American talent agent

Cicero Leak is an American talent agent. He is the CEO of The Victor Group (TVG) which provides representation for clients in motion pictures, television, brand strategy, content creation, intellectual property and sports. Leak was a founding partner of the TLS Agency and was instrumental in shaping its November 2025 merger.

== Early life and education ==
He grew up in Durham, North Carolina where he attended Hillside High School. After high school, Leak attended North Carolina Central University.

== Career ==
In 2009 Leak started TLS Agency. With just three clients, the TLS client list quickly grew in 2011 by signing Grammy Award Winning singer Fantasia Barrino, Academy Award nominee director James Fargo, entrepreneur and star of ABC's Shark Tank Daymond John, BET Network host and national syndicated radio personality Big Tigger, actress April Parker Jones, MTV Network host and national syndicated radio personality Sway Calloway.

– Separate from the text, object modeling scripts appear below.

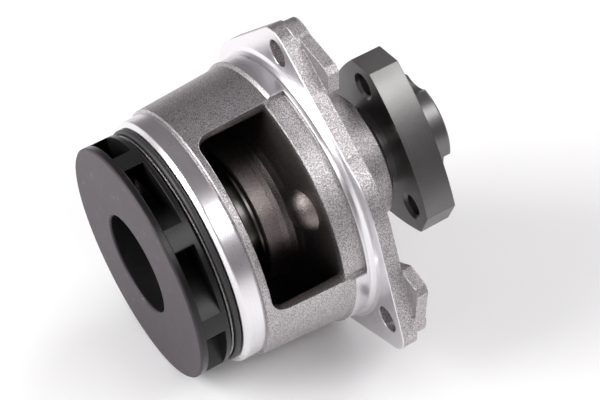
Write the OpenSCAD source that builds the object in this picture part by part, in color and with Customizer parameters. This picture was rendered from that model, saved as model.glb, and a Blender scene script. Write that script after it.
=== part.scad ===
// Engine-driven coolant pump, cartridge type: a cast barrel with a side window goes into the
// engine block, a three-ear flange holds it, and a drive hub at the rear turns the impeller.
// Frame: +X along the pump axis towards the drive hub, +Z towards the top ear.
// The origin is on the axis, in the plane of the flange's mounting face.
// Angles round the axis are measured from +Z towards -Y.

/* [Barrel] */
// outside radius of the machined front band
band_r = 39.6; // [38.5:0.1:40]
// outside radius of the cast barrel just behind the band
barrel_front_r = 40.7; // [40.2:0.1:41.2]
// outside radius of the cast barrel near the flange
barrel_rear_r = 42.4; // [42:0.1:42.8]
// radius of the machined pilot beside the flange
pilot_r = 43.4; // [43.2:0.1:44]
// inside radius of the barrel
barrel_inner_r = 38.3; // [37.6:0.1:38.6]
// distance from the mounting face forward to the front end of the barrel
barrel_length = 45.1; // [44.8:0.1:46]
// inside radius of the front mouth
mouth_r = 32.8; // [32:0.1:33.4]

/* [Side window] */
// front edge of the window, forward of the mounting face
window_front = 33.2; // [32:0.1:34]
// rear edge of the window, forward of the mounting face
window_rear = 9.5; // [9:0.1:11]
// angle at which the window starts
window_start = 8; // [7:0.5:20]
// angle at which the window ends
window_end = 92.5; // [80:0.5:94]
// radius of the two front corners of the window
window_corner_r = 5.2; // [2:0.1:6]

/* [Flange] */
// flange thickness
flange_t = 5; // [4.5:0.1:6]
// radius of the round part of the flange
flange_r = 46; // [45.6:0.1:47]
// distance from the axis to each ear's hole
ear_hole_pos = 51; // [50:0.1:52]
// radius of each ear's tip
ear_r = 7.6; // [7.2:0.1:8.4]
// radius of the holes in the ears
ear_hole_r = 4.3; // [4:0.1:4.5]
// thickness of the bosses and pry lugs behind the ears, added to the flange
lug_t = 3.7; // [3:0.1:5]
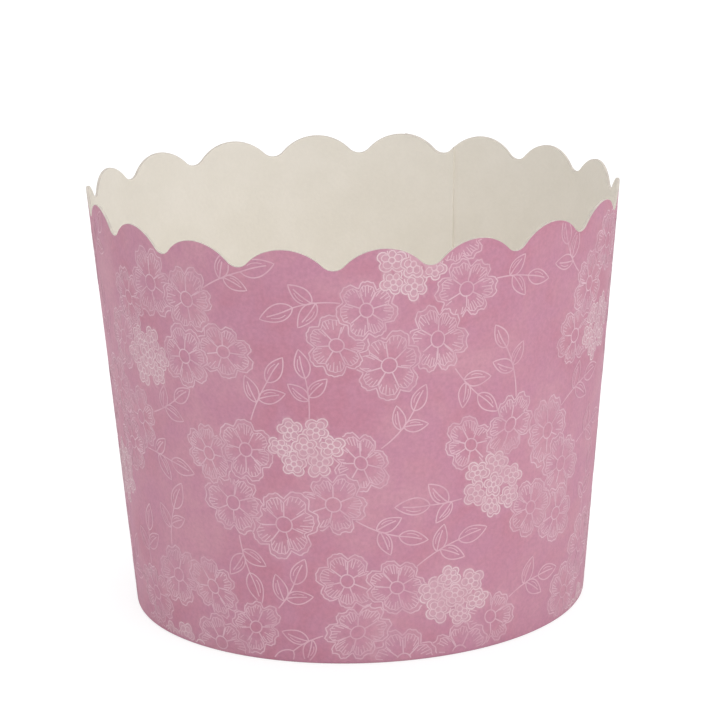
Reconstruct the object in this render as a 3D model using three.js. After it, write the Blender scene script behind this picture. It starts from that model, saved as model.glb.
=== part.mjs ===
// Scalloped card baking cup, in millimetres, +Z up, with its front at -Y.
// A conical side wall of card is closed by a glued lap and cut in scallops along the rim.
// At the foot the card is folded in and up again, and grips the skirt of a flat base disc.

import * as THREE from 'three';

// Side wall
const footDiameter = 60;
const rimDiameter = 69.6;
const valleyHeight = 52.7;
const cardThickness = 0.35;
const foldRadius = 0.3;

// Scallops along the rim
const scallopCount = 18;
const scallopDepth = 2.6;
const valleyRadius = 1.9;
const firstValleyAngle = -2.7;

// The open rim is not quite round: it is pressed oval, and a little three- and four-sided
const ovalAmount = 0.61;
const ovalAngle = 31;
const threeSidedAmount = 0.71;
const threeSidedAngle = -15;
const fourSidedAmount = 0.25;
const fourSidedAngle = -21;

// Nor is it quite level: it rises and falls twice round the cup
const rimWaveHeight = 0.28;
const rimWaveAngle = -74;

// Lap seam, where one end of the card is glued over the other
const lapStartAngle = 154;
const lapWidth = 7.5;
const lapEaseAngle = 30;
const cutEdgeSlope = 0.02;

// Base disc and the hem that holds it
const glueGap = 0.05;
const recessDepth = 4;
const bendRadius = 0.25;
const hemClearance = 0.6;

// Fineness of the faceted surfaces
const stepsPerValleySide = 2;
const stepsPerLobeSide = 5;
const arcSteps = 2;
const discSteps = 120;
const rimTableSteps = 1440;

const { degToRad, lerp, smoothstep, euclideanModulo } = THREE.MathUtils;
const fullTurn = 2 * Math.PI;
const halfTurn = Math.PI;
const wallStandOff = glueGap + cardThickness;
const hemHeight = recessDepth - hemClearance;

// Angles run from the front (-Y) towards the right (+X)
function pointAround(angle, radius, height) {
  return new THREE.Vector3(radius * Math.sin(angle), -radius * Math.cos(angle), height);
}

// A wave that goes up and down a whole number of times round the cup
function waveAround(angle, times, amount, peakAngle) {
  return amount * Math.cos(times * (angle - degToRad(peakAngle)));
}

// Radius of the rim's outer face at the level of the scallop valleys
function rimRadius(angle) {
  const oval = waveAround(angle, 2, ovalAmount, ovalAngle);
  const threeSided = waveAround(angle, 3, threeSidedAmount, threeSidedAngle);
  const fourSided = waveAround(angle, 4, fourSidedAmount, fourSidedAngle);
  return rimDiameter / 2 + oval + threeSided + fourSided;
}

function valleyLevel(angle) {
  return valleyHeight + waveAround(angle, 2, rimWaveHeight, rimWaveAngle);
}

// The rim line as seen from above, from the back of the cup once round
class RimLine extends THREE.Curve {
  getPoint(share) {
    const angle = fullTurn * (share - 0.5);
    return pointAround(angle, rimRadius(angle), valleyHeight);
  }
}

const rimLine = new RimLine();
rimLine.arcLengthDivisions = rimTableSteps;
const rimLength = rimLine.getLength();
const scallopPitch = rimLength / scallopCount;
const firstValley = rimLength * (0.5 + firstValleyAngle / 360);

// Length along the rim line from the back to an angle
function lengthAlongRim(angle) {
  const lengths = rimLine.getLengths();
  const place = (angle / fullTurn + 0.5) * rimTableSteps;
  const index = Math.min(Math.floor(place), rimTableSteps - 1);
  return lerp(lengths[index], lengths[index + 1], place - index);
}

// A small arc in each valley meets the large arc of the lobe where their slopes agree
const halfPitch = scallopPitch / 2;
const meetingSlope = 2 * Math.atan(scallopDepth / halfPitch);
const lobeRadius = halfPitch / Math.sin(meetingSlope) - valleyRadius;
const valleyReach = valleyRadius * Math.sin(meetingSlope);

// Height of the cut edge above the valleys, at a distance from the nearest valley
function scallopRise(distance) {
  if (distance < valleyReach) {
    return valleyRadius - Math.sqrt(valleyRadius ** 2 - distance ** 2);
  }
  return scallopDepth - lobeRadius + Math.sqrt(lobeRadius ** 2 - (halfPitch - distance) ** 2);
}

function topHeight(angle) {
  const along = euclideanModulo(lengthAlongRim(angle) - firstValley, scallopPitch);
  return valleyLevel(angle) + scallopRise(Math.min(along, scallopPitch - along));
}

// The two ends of the card: the inner one starts the lap, the outer one closes it
const lapStart = degToRad(lapStartAngle);
const lapSpan = (2 * lapWidth) / rimDiameter;
const lapEase = degToRad(lapEaseAngle);

// How far an angle lies past the start of the lap, or before it where negative
function pastLapStart(angle) {
  return euclideanModulo(angle - lapStart + halfTurn, fullTurn) - halfTurn;
}

function layersAt(angle) {
  const past = pastLapStart(angle);
  return past > 0 && past < lapSpan ? 2 : 1;
}

// Before the lap the card climbs by its own thickness to pass over the inner end
function liftAt(angle) {
  const past = pastLapStart(angle);
  return past < 0 ? cardThickness * smoothstep(past, -lapEase, 0) : 0;
}

// The doubled card is pressed in by half its thickness, and so is the skirt behind it
function pressAt(angle) {
  const past = pastLapStart(angle);
  const before = smoothstep(past, -lapEase, 0);
  const after = smoothstep(past, lapSpan, lapSpan + lapEase);
  return (cardThickness / 2) * before * (1 - after);
}

// The seat is the outer face of the base's skirt, and that cone carried on up to the rim
function seatRadius(angle, height) {
  const cone = lerp(footDiameter / 2, rimRadius(angle), height / valleyLevel(angle));
  return cone - wallStandOff - pressAt(angle);
}

// Points of a quarter circle about a centre, between two angles in degrees
function quarterArc(centreOffset, centreHeight, radius, fromAngle, toAngle) {
  const points = [];
  for (let step = 0; step <= arcSteps; step += 1) {
    const turn = degToRad(lerp(fromAngle, toAngle, step / arcSteps));
    const offset = centreOffset + radius * Math.cos(turn);
    points.push([offset, centreHeight + radius * Math.sin(turn)]);
  }
  return points;
}

// Closed section of the side wall at one angle, as offsets from the seat and heights
function wallSection(angle) {
  const inner = glueGap + liftAt(angle);
  const outer = inner + layersAt(angle) * cardThickness;
  const hemNear = -cardThickness - inner;
  const hemFar = -cardThickness - outer;
  const top = topHeight(angle);
  return [
    ...quarterArc(outer - foldRadius, foldRadius, foldRadius, 0, -90),
    ...quarterArc(hemFar + foldRadius, foldRadius, foldRadius, -90, -180),
    [hemFar, hemHeight],
    [hemNear, hemHeight],
    [hemNear, cardThickness],
    [inner, cardThickness],
    [inner, top],
    [outer, top],
  ];
}

// Half section of the base disc, from the top of its plate round the skirt to its underside
function discSection() {
  const skirtFoot = cardThickness + glueGap;
  const bendOffset = -cardThickness - bendRadius;
  const bendHeight = recessDepth - bendRadius;
  return [
    ...quarterArc(bendOffset, bendHeight, bendRadius + cardThickness, 90, 0),
    [0, skirtFoot],
    [-cardThickness, skirtFoot],
    ...quarterArc(bendOffset, bendHeight, bendRadius, 0, 90),
  ];
}

// Sections set round the cup, joined into one skin; poles close a skin that covers the middle
function skinAround(angles, sectionAt, closed, poleHeights) {
  const rings = angles.map((angle) =>
    sectionAt(angle).map(([offset, height]) =>
      pointAround(angle, seatRadius(angle, height) + offset, height)));
  const ringSize = rings[0].length;
  const points = rings.flat();
  const triangles = [];
  const vertex = (ring, place) => (ring % rings.length) * ringSize + (place % ringSize);
  const strips = closed ? ringSize : ringSize - 1;
  for (let ring = 0; ring < rings.length; ring += 1) {
    for (let place = 0; place < strips; place += 1) {
      const here = vertex(ring, place);
      const below = vertex(ring, place + 1);
      const nextBelow = vertex(ring + 1, place + 1);
      const next = vertex(ring + 1, place);
      triangles.push(here, below, nextBelow, here, nextBelow, next);
    }
  }
  poleHeights.forEach((height, pole) => {
    const centre = points.push(new THREE.Vector3(0, 0, height)) - 1;
    const place = pole === 0 ? 0 : ringSize - 1;
    for (let ring = 0; ring < rings.length; ring += 1) {
      const here = vertex(ring, place);
      const next = vertex(ring + 1, place);
      triangles.push(centre, ...(pole === 0 ? [here, next] : [next, here]));
    }
  });
  const geometry = new THREE.BufferGeometry().setFromPoints(points);
  geometry.setIndex(triangles);
  geometry.computeVertexNormals();
  return geometry;
}

// Angles that follow the scallops closely, with a pair of stations at each end of the lap
function wallAngles() {
  const distances = [];
  for (let step = 0; step < stepsPerValleySide; step += 1) {
    distances.push((valleyReach * step) / stepsPerValleySide);
  }
  for (let step = 0; step < stepsPerLobeSide; step += 1) {
    distances.push(lerp(valleyReach, halfPitch, step / stepsPerLobeSide));
  }
  const lobe = [...distances, halfPitch, ...distances.slice(1).reverse().map((d) => scallopPitch - d)];
  const angles = [];
  for (let scallop = 0; scallop < scallopCount; scallop += 1) {
    for (const distance of lobe) {
      const along = euclideanModulo(firstValley + scallop * scallopPitch + distance, rimLength);
      angles.push(fullTurn * (rimLine.getUtoTmapping(along / rimLength) - 0.5));
    }
  }
  const halfStep = cutEdgeSlope / rimDiameter;
  const cutEdges = [lapStart, lapStart + lapSpan];
  const clear = angles.filter((angle) =>
    cutEdges.every((edge) => Math.abs(angle - edge) > 4 * halfStep));
  const pairs = cutEdges.flatMap((edge) => [edge - halfStep, edge + halfStep]);
  return [...clear, ...pairs].sort((first, second) => first - second);
}

function discAngles() {
  return Array.from({ length: discSteps }, (_, step) => fullTurn * (step / discSteps - 0.5));
}

function printedCard() {
  return new THREE.MeshStandardMaterial({ color: 0xc58a9c, roughness: 0.75, metalness: 0 });
}

function plainCard() {
  return new THREE.MeshStandardMaterial({ color: 0xe6dfd2, roughness: 0.85, metalness: 0 });
}

function sideWall() {
  const mesh = new THREE.Mesh(skinAround(wallAngles(), wallSection, true, []), printedCard());
  mesh.name = 'side_wall';
  return mesh;
}

function baseDisc() {
  const plateTop = recessDepth + cardThickness;
  const skin = skinAround(discAngles(), discSection, false, [plateTop, recessDepth]);
  const mesh = new THREE.Mesh(skin, plainCard());
  mesh.name = 'base_disc';
  return mesh;
}

// The cup stands with the middle of its rim over the origin
const rimBox = new THREE.Box3().setFromPoints(rimLine.getPoints(rimTableSteps));
const rimMiddle = rimBox.getCenter(new THREE.Vector3());

const group = new THREE.Group();
group.add(sideWall(), baseDisc());
group.position.set(-rimMiddle.x, -rimMiddle.y, 0);

export default group;
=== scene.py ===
# %% [markdown]
# # A scalloped card baking cup
# This cup is food-grade card, printed pink outside and left cream inside. A flat sector of card is
# printed, cut in scallops along one edge, rolled into a cone, glued along a lap and folded in at the
# foot round a flat base disc. Every shape below is a formula on a grid, worked out with numpy, so
# each part can be redrawn finer or coarser by changing one number.

# %% Load the fixed model
import math
from collections import namedtuple

import bpy
import numpy as np
from mathutils import Matrix, Vector


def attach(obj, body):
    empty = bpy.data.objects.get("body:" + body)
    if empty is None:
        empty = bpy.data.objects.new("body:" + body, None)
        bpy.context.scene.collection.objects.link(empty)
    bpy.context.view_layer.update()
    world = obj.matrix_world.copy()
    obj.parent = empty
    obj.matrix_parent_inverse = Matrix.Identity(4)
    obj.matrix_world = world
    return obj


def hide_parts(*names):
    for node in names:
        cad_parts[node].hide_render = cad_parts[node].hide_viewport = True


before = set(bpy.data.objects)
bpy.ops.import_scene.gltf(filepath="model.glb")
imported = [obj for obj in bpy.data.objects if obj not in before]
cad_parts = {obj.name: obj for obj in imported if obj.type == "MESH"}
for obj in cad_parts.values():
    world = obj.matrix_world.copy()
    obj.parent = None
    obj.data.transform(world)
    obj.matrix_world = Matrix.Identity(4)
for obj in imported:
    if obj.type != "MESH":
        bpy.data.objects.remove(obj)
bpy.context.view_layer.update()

MM = 0.001

# %% [markdown]
# ## The shape of the cup
# The side wall is a ruled surface: straight lines run from a round foot to a rim that was pressed
# slightly out of round. Angles run from the front (-Y) towards the right (+X), and lengths are in
# millimetres until a mesh is made. The same sizes give the wall, the print and the base disc, so
# they always meet.

# %% Sizes of the cup
FOOT_RADIUS, RIM_RADIUS, VALLEY_HEIGHT = 30.0, 34.8, 52.7
CARD, GLUE = 0.35, 0.05
FOLD_RADIUS, BEND_RADIUS = 0.3, 0.25
SCALLOPS, SCALLOP_DEPTH, VALLEY_RADIUS = 18, 2.6, 1.9
FIRST_VALLEY = math.radians(-2.7)
OVAL, OVAL_ANGLE = 0.61, math.radians(31)
THREE_SIDED, THREE_SIDED_ANGLE = 0.71, math.radians(-15)
FOUR_SIDED, FOUR_SIDED_ANGLE = 0.25, math.radians(-21)
RIM_WAVE, RIM_WAVE_ANGLE = 0.28, math.radians(-74)
LAP_START, LAP_WIDTH, LAP_EASE = math.radians(154), 7.5, math.radians(30)
LAP_SPAN = LAP_WIDTH / RIM_RADIUS
RECESS, HEM_CLEARANCE = 4.0, 0.6
HEM_HEIGHT = RECESS - HEM_CLEARANCE
TURN = 2 * math.pi
RIM_STEPS = 7200


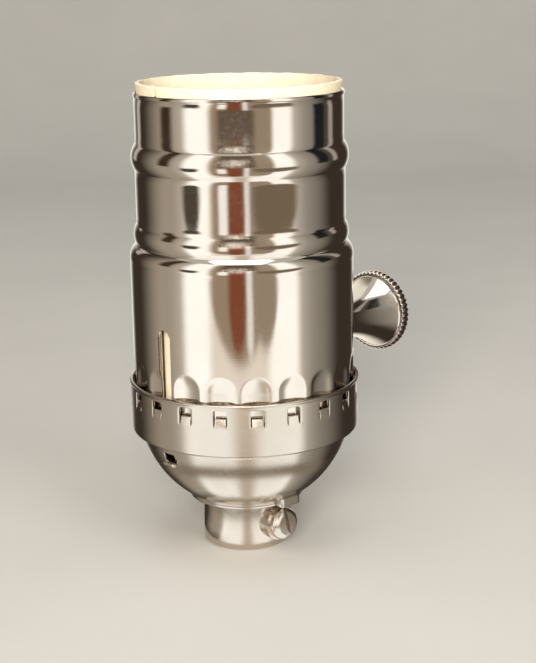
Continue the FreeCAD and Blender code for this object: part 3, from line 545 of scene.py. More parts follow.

Leak was named one the Honorees of the 2014 North Carolina Central University 40 under 40 Alumni Award.

Leak was named one of Black Enterprise Magazine BE Modern Man Honorees in 2018.

Leak was acknowledged by Diverse Representation as one of the Top Ten Professionals in sports and entertainment to watch in 2021.

Leak along with TLS Managing Partner's launched a new sports division, TLS Sports in 2021. The new division will represent professional athletes, coaches, NIL (Name, Image, Likeness) athletes, on-air personalities.

In 2025, TLS rebrands to The Victor Group (TVG).

Leak and The Victor Group was recognized by Shoppe Black as one of the Black-Owned Sports Agencies Changing the Game in 2025.

== Personal ==
Leak is married to Kristi Leak. He has three children, Cicero IV, Emerii and Leah.